Hi Laodicea.
If Jesus was born in 1 AD, could He have been about 30, as Luke says, when He was baptized?
What I recall is that Cestius surrounded Jerusalem in 66 AD rather than in 67 AD. That's what a number of websites say. And they also say that Cestius died by the spring of 67.
Hello Bob,
Say Jesus was born in 3 BC. By 28 AD, he would be 30 and baptized. (One had to be at least 30 to hold certain positions according to Moses' Law- ie priest-Numbers 4:3;23;30;35;39;&47). By 31 AD he would have been crucified and then resurrected. By 70 AD those born at the same time that he was would have been 72. So roughly, this is still a generation (...and if by reason of strength they be fourscore years psalm 90:10 This is life expectancy as written by Moses)
Here is an internet quote:
"The procurator whose actions ultimately triggered an armed rebellion was Gessius Florus. He released robbers from prison for a price, then allowed them to continue their thefts for a share of the booty. The Jews complained to Cestius Gallus, the legate of Syria and Florus' immediate superior. Gallus could not or would not control Florus. The procurator next took 17 talents from the treasury of the Temple of Jerusalem. When the people protested, he marched his troops into the city and turned them loose to plunder and kill.
The Jewish people disagreed over what they should do. The priestly Sadducees and other leaders wanted to coexist with the occupiers and hope for a gentler successor to Florus. Nationalistic groups such as the Zealots were ready to fight. They had already been waging a guerrilla war of independence for years. One Zealot faction, known as the Sicarii, or knife-wielders, were urban terrorists who murdered people in the streets whom they viewed as Roman collaborators.
The captain of the Temple committed the first act of rebellion in July of 66 ad, when he stopped the twice daily offering of a bull and two lambs on behalf of the emperor and the Roman people. That slap in the Roman face alarmed Jerusalem's leading citizens, who requested troops from both Florus and Agrippa II, grandson of Herod the Great and king of the region north of Galilee known as Chalcis. Agrippa had no political authority in Jerusalem, but he maintained a palace there for himself and his sister Berenice. He was also in charge of the Temple.
In September, Agrippa sent 2,000 horsemen. They entered the Upper City and fought a battle of mutual slaughter against Zealots led by Eleazar. After seven days of bloody strife, Sicarii reinforcements helped the Zealots drive Agrippa's men from the city. At about the same time, the Sicarii leader Menahem and his men took Masada and returned to Jerusalem with a veritable arsenal of weapons. Their blood up, the victors in Jerusalem burned the house of the high priest and the palace of Agrippa and Berenice. They stormed the fortress Antonia, adjacent to the northwest corner of the Temple, and killed its Roman cohort. They laid siege to Herod's palace, then massacred all but the leader of its Roman garrison after promising a safe exit. Those murders on the Sabbath put the entire city in fear of both human and divine reprisal.

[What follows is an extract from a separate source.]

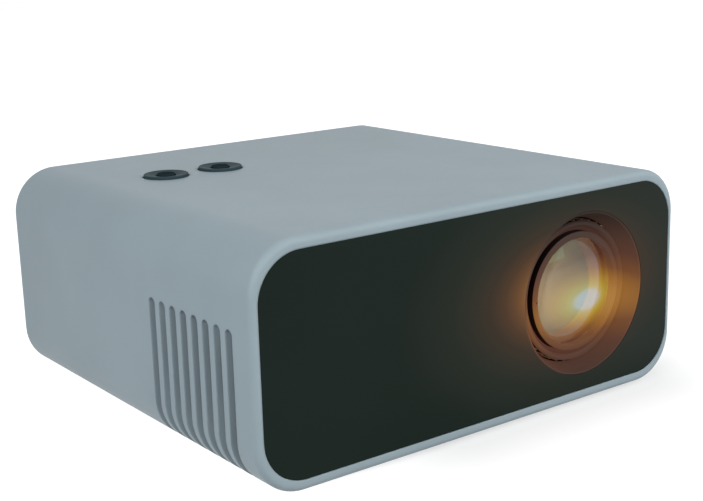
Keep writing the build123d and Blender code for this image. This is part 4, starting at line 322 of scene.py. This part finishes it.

During that fighting, a rift developed between the Sicarii and the other zealots. The larger zealot faction drove the Sicarii out and killed Menahem, but the war between the two factions was far from over.
Cestius Gallus marched from Antioch, the Syrian capital, with an army of 18,000, destroying some towns in Galilee en route and receiving assurances of loyalty from others. Arriving at Jerusalem in early October, he entered the city through the unfinished third wall, which Agrippa I had begun building years before around the northern half of the city.
When the insurgents retreated to the Temple, Gallus' legionaries undermined the Temple wall and prepared to burn the Temple gate. The legate seemed close to crushing the rebellion when, for some reason, he ordered his forces to withdraw from the city. Gallus may have felt that he could not prevail against such courageous defenders. Instead of staying put, the Jews chased the retreating army, inflicting heavy damage as they went. In the northern suburb of Bezetha, the Jews descended on the column in force, killing 6,000 Romans and forcing Gallus to abandon his baggage and siege train. The rout left the rebels stocked with captured siege engines and swollen with confidence of future victories.
Many prominent Jews left Jerusalem to escape the inevitable Roman retaliation, but the leaders who remained there prepared to defend their country. They completed the third wall of the city and appointed men to mobilize resistance in different regions. To Galilee they sent a priest named Joseph ben Mattathias. Posterity would know him as Flavius Josephus, the principal historian of the Jewish War."
ref:
http://www.historynet.com/first-jewish-roman-war.htmReferring to when the Jews fled Jerusalem- OK some say 66 AD. Even if they began to leave in the fall of 66 AD, it may have still been between 66 and 67 AD before all had fled. Go figure.